Guárdame, Dios, por que en ti he confiado. Salmos 16:1.
Cuando cierta vez iba de Madrid a París, en el tren expreso Puerta del Sol, conocí una historia de soledad. Mi compañero accidental de viaje era un español de ojos tristes y arrugas en el rostro. Viajaba con la mirada perdida a través de la ventanilla.
—¿Va a París? —Le pregunte.
Me dijo que no, que se dirigía a Burgos, su tierra natal. Entonces me habló de la tragedia de vivir en una ciudad grande como Madrid.
—Vine a Madrid con mi familia en busca de trabajo. Y nada. Uno se siente solo, girando por las calles como un peón. Los perros, cuando se encuentran, por lo menos mueven la cola.
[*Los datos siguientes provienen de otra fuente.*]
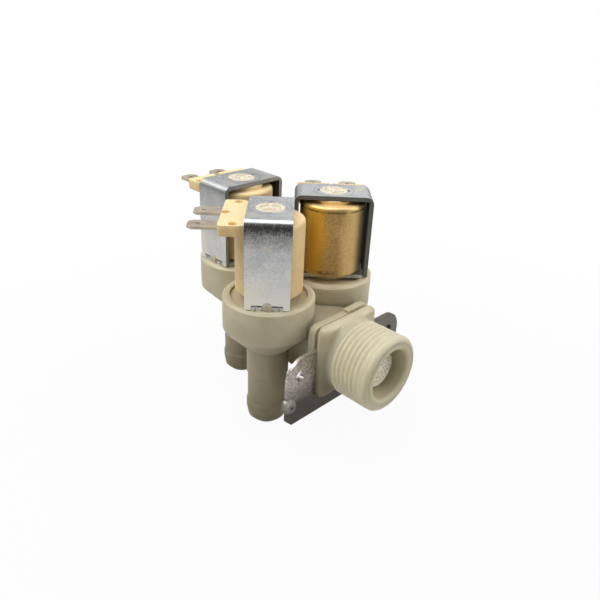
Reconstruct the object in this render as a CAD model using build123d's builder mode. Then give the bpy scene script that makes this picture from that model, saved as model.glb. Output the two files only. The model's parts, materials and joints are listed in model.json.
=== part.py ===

Pero los seres humanos ni se saludan. Hizo una pequeña pausa, y prosiguió:
o—Una noche había llovido mucho y la barraca donde vivíamos estaba mojada por dentro. Mi hijo menor estaba con fiebre y no cesaba de llorar. Mi esposa yacía en el hospital. Llamé a los vecinos, pero ninguno tenía tiempo para ayudarme. Salí en busca de un médico, quien me dijo que el lugar era peligroso a esas horas, y que solamente iría si le pagaba el doble. ‘Me daban ganas de morir. ¡Solo… solo en medio de tanta gente!
La experiencia de ese español es la misma que la de miles y miles de personas que andan por las calles de las grandes ciudades de cualquier país. Perdida en la multitud, cada persona es un ser solitario y desesperado. Con razón, muchos psicólogos dicen que la más terrible enfermedad de este fin de siglo es la soledad.
Las ciudades absorben al ser humano. Uno no hace más que correr, des de que el día nace hasta altas horas de la noche. Párate al atardecer, en una esquina, en el centro de cualquiera de nuestras ciudades, y verás que la gente corre locamente. Nos arrastran en medio de ese torbellino. Nadie conoce a nadie. Cada uno vive su historia, cada uno corre detrás de su sueño.
Si nos parásemos a pensar que existe un Ser que se preocupa por cada persona, que se interesa por nuestros sueños y que percibe cada sonrisa y cada lágrima, el mundo seria diferente. La soledad no existiría.